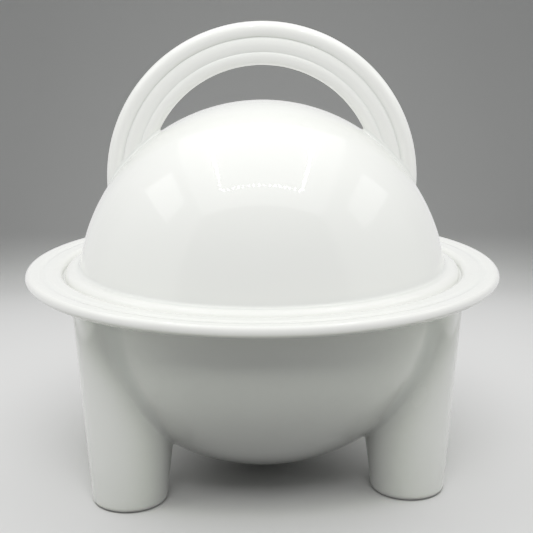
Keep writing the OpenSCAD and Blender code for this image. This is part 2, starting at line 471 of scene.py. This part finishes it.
def build_leg(name, foot_mount):
    """A leaning, tapered leg with a rounded foot, blended into the bowl and the flange."""
    direction = np.array(foot_mount["pos_m"], float)
    orbit = np.linalg.norm(direction) / MM - FOOT_RING_MID
    direction /= np.linalg.norm(direction)
    sideways = np.cross([0, 0, 1], direction)
    foot = orbit * direction
    axis = math.cos(LEG_LEAN) * np.array([0, 0, 1]) - math.sin(LEG_LEAN) * direction
    outward = math.cos(LEG_LEAN) * direction + math.sin(LEG_LEAN) * np.array([0, 0, 1])
    phi = np.linspace(0, 2 * math.pi, LEG_AROUND, endpoint=False)
    spokes = np.cos(phi)[:, None] * outward + np.sin(phi)[:, None] * sideways
    flat_spokes = np.cos(phi)[:, None] * direction + np.sin(phi)[:, None] * sideways
    leg_normals = (spokes - LEG_TAPER * axis) / math.hypot(1, LEG_TAPER)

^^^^

WHAT NEEDS TO BE DONE =
Repeat the material word for word, in full.

ANSWER TO THIS EXERCISE =
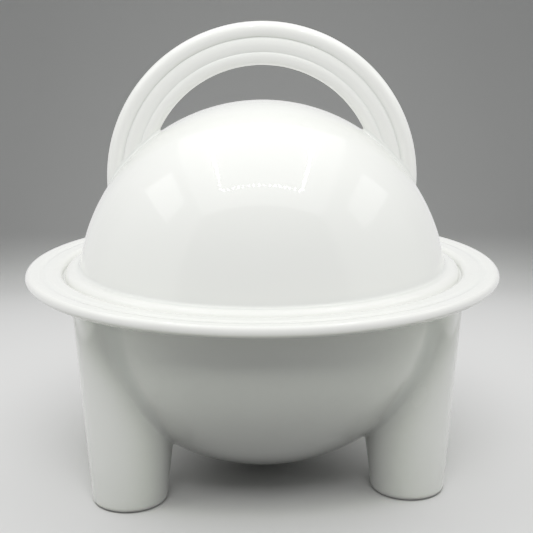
Keep writing the OpenSCAD and Blender code for this image. This is part 2, starting at line 471 of scene.py. This part finishes it.
def build_leg(name, foot_mount):
    """A leaning, tapered leg with a rounded foot, blended into the bowl and the flange."""
    direction = np.array(foot_mount["pos_m"], float)
    orbit = np.linalg.norm(direction) / MM - FOOT_RING_MID
    direction /= np.linalg.norm(direction)
    sideways = np.cross([0, 0, 1], direction)
    foot = orbit * direction
    axis = math.cos(LEG_LEAN) * np.array([0, 0, 1]) - math.sin(LEG_LEAN) * direction
    outward = math.cos(LEG_LEAN) * direction + math.sin(LEG_LEAN) * np.array([0, 0, 1])
    phi = np.linspace(0, 2 * math.pi, LEG_AROUND, endpoint=False)
    spokes = np.cos(phi)[:, None] * outward + np.sin(phi)[:, None] * sideways
    flat_spokes = np.cos(phi)[:, None] * direction + np.sin(phi)[:, None] * sideways
    leg_normals = (spokes - LEG_TAPER * axis) / math.hypot(1, LEG_TAPER)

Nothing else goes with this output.